Saturday, March 4, 2017

february: 6, 7, 8, 9 & 10

this month i read:

family life, by akhil sharma (i would never have picked this book up if my book club hadn't chosen it for this month's selection, and i ended up really enjoying it.  apparently david sedaris has been talking up this book, which seems like as good an endorsement as you can get. the book is a coming-of-age story of an indian boy who moves to america with his family.  it grew on me as i read, and then when i googled the author after finishing the book i learned things that made me appreciate the book even more.)

the longest day, by cornelius ryan (i listened to this audiobook in preparation for my trip to normandy in a week.  it was published in the late 1950s, so i was skeptical that it would stand the test of time, but it turns out there's a reason people point to this as the definitive book on the d-day invasion: it is fascinating nonfiction that reads like fiction.  the book is split into three parts - the wait, the night (when the paratroopers landed), and the day (of the invasion from the sea).  i learned a ton and hope it helps me appreciate seeing the beaches in person.)

the wonder, by emma donoghue (i loved room but this one kind of disappointed.  interesting premise...but it wasn't a page turner.  skip this one and read room instead.)
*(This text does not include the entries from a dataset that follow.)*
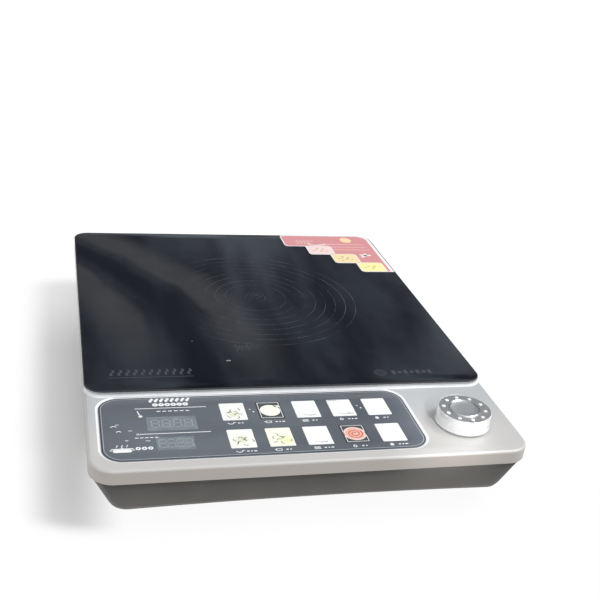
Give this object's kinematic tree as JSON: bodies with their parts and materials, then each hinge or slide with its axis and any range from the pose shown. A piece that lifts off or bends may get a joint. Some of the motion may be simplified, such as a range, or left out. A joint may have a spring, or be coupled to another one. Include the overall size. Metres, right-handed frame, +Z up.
{
  "type": "portable radiant cooktop",
  "caption": "Portable table-top radiant cooktop: black ceramic glass on a silver cover, dark tapered base, picture key panel, twin display windows and a chrome knob.",
  "frame": {"origin": "centre of the body's footprint, on the surface that the feet stand on", "axes": "+Z up, +Y to the back (the glass end), +X to the user's right; the control panel faces -Y"},
  "size_m": [0.28, 0.362, 0.0577],
  "materials": {
    "ceramic_glass": "polished black glass ceramic with soft grey reflections",
    "sealant": "smooth pale silicone",
    "label_print": "printed film, pink with yellow tabs and a white edge",
    "silver_paint": "satin silver paint with fine flake",
    "slate_film": "slate grey printed film, satin",
    "key_picture": "printed picture of food on white, glossy",
    "power_picture": "printed glowing ring on grey with a white border",
    "tinted_window": "smoked clear film over digits",
    "knob_chrome": "bright chrome",
    "knob_grey": "brushed satin",
    "knob_dot": "polished",
    "bright_steel": "zinc plated",
    "brass_plate": "nickel plated brass",
    "switch_plastic": "moulded",
    "green_board": "solder mask",
    "display_face": "moulded digits",
    "flat_cable": "ribbed flat cable",
    "dark_plastic": "fine grain moulding",
    "foot_rubber": "soft black rubber",
    "black_plastic": "moulded",
    "heater_steel": "pressed sheet",
    "insulation": "pressed mineral board",
    "ribbon_metal": "heat tinted ribbon",
    "quartz": "frosted quartz",
    "ceramic": "unglazed ceramic",
    "spring_steel": "blued spring steel",
    "shield_foil": "bright rolled sheet",
    "lead_sleeve": "braided glass sleeve",
    "copper_winding": "enamelled copper",
    "tan_board": "phenolic board",
    "sink_aluminium": "extruded",
    "relay_blue": "moulded case",
    "capacitor_yellow": "moulded case",
    "transformer_tape": "polyester tape",
    "fuse_glass": "clear tube with plated caps",
    "terminal_green": "moulded block"
  },
  "bodies": {
    "cooktop": {"glass_plate": "ceramic_glass", "glass_seal": "sealant", "corner_label": "label_print", "top_cover": "silver_paint", "panel_film": "slate_film", "upper_window": "tinted_window", "lower_window": "tinted_window", "encoder_body": "switch_plastic", "encoder_nut": "brass_plate", "control_board": "green_board", "tact_switches": "switch_plastic", "upper_display": "display_face", "lower_display": "display_face", "ribbon_cable": "flat_cable", "base_shell": "dark_plastic", "front_left_foot": "foot_rubber", "front_right_foot": "foot_rubber", "rear_left_foot": "foot_rubber", "rear_right_foot": "foot_rubber", "case_screws": "bright_steel", "inner_screws": "bright_steel", "cord_gland": "black_plastic", "heater_dish": "heater_steel", "heater_insulation": "insulation", "outer_ribbon": "ribbon_metal", "inner_ribbon": "ribbon_metal", "limiter_rod": "quartz", "limiter_switch": "ceramic", "heater_terminal": "ceramic", "heater_bracket": "heater_steel", "heater_springs": "spring_steel", "heat_shield": "shield_foil", "heater_leads": "lead_sleeve", "fan_frame": "black_plastic", "fan_stator": "copper_winding", "fan_screws": "bright_steel", "power_board": "tan_board", "heat_sink": "sink_aluminium", "power_triac": "switch_plastic", "relay": "relay_blue", "filter_capacitor": "capacitor_yellow", "transformer": "transformer_tape", "fuse": "fuse_glass", "mains_terminal": "terminal_green"},
    "knob": {"knob_skirt": "knob_chrome", "knob_face": "knob_grey", "knob_cap": "knob_grey", "knob_dots": "knob_dot", "encoder_shaft": "bright_steel"},
    "fan": {"fan_rotor": "black_plastic"},
    "fry_key_body": {"fry_key": "key_picture"},
    "hot_pot_key_body": {"hot_pot_key": "key_picture"},
    "porridge_key_body": {"porridge_key": "key_picture"},
    "boil_key_body": {"boil_key": "key_picture"},
    "lock_key_body": {"lock_key": "key_picture"},
    "barbecue_key_body": {"barbecue_key": "key_picture"},
    "soup_key_body": {"soup_key": "key_picture"},
    "steam_key_body": {"steam_key": "key_picture"},
    "power_key_body": {"power_key": "power_picture"},
    "timer_key_body": {"timer_key": "key_picture"}
  },
  "joints": [
    {"name": "knob_turn", "type": "hinge", "parent": "cooktop", "child": "knob", "pos_m": [0.104, -0.146, 0.047], "axis": [0, 0, 1], "continuous": true},
    {"name": "fan_spin", "type": "hinge", "parent": "cooktop", "child": "fan", "pos_m": [-0.078, -0.1, 0.02], "axis": [0, 0, 1], "continuous": true},
    {"name": "fry_press", "type": "slide", "parent": "cooktop", "child": "fry_key_body", "axis": [0, 0, -1], "range_m": [0, 0.0003], "stiffness_N_per_m": 600},
    {"name": "hot_pot_press", "type": "slide", "parent": "cooktop", "child": "hot_pot_key_body", "axis": [0, 0, -1], "range_m": [0, 0.0003], "stiffness_N_per_m": 600},
    {"name": "porridge_press", "type": "slide", "parent": "cooktop", "child": "porridge_key_body", "axis": [0, 0, -1], "range_m": [0, 0.0003], "stiffness_N_per_m": 600},
    {"name": "boil_press", "type": "slide", "parent": "cooktop", "child": "boil_key_body", "axis": [0, 0, -1], "range_m": [0, 0.0003], "stiffness_N_per_m": 600},
    {"name": "lock_press", "type": "slide", "parent": "cooktop", "child": "lock_key_body", "axis": [0, 0, -1], "range_m": [0, 0.0003], "stiffness_N_per_m": 600},
    {"name": "barbecue_press", "type": "slide", "parent": "cooktop", "child": "barbecue_key_body", "axis": [0, 0, -1], "range_m": [0, 0.0003], "stiffness_N_per_m": 600},
    {"name": "soup_press", "type": "slide", "parent": "cooktop", "child": "soup_key_body", "axis": [0, 0, -1], "range_m": [0, 0.0003], "stiffness_N_per_m": 600},
    {"name": "steam_press", "type": "slide", "parent": "cooktop", "child": "steam_key_body", "axis": [0, 0, -1], "range_m": [0, 0.0003], "stiffness_N_per_m": 600},
    {"name": "power_press", "type": "slide", "parent": "cooktop", "child": "power_key_body", "axis": [0, 0, -1], "range_m": [0, 0.0003], "stiffness_N_per_m": 600},
    {"name": "timer_press", "type": "slide", "parent": "cooktop", "child": "timer_key_body", "axis": [0, 0, -1], "range_m": [0, 0.0003], "stiffness_N_per_m": 600}
  ]
}
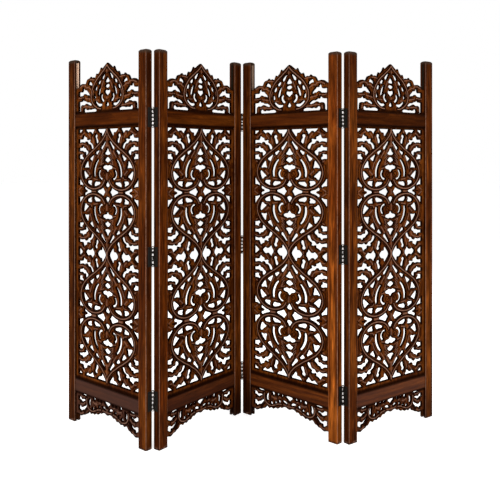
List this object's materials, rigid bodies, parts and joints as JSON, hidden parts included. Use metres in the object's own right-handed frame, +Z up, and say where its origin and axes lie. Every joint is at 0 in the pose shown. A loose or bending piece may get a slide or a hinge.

seabiscuit: an american legend, by laura hillenbrand (another audiobook - this one i had to check out from the library three separate times to get through it all.  the ultimate question one should ask oneself before starting this book: how much do you care about horses?  did i learn some fun facts: yes.  was i charmed by the meteoric rise of seabiscuit: yes.  did i really want to listen to second-by-second accounts of horse races from 70 years ago when i was driving to work: no.  this is another one where you should read the author's other bestseller - unbroken - instead.)

the sun is also a star, by nicola yoon (ugh, a third i would put in that same category - i liked everything, everything better than this one, though i read this in three days and was charmed by it.  if you like YA fiction you should familiarize yourself with this author!)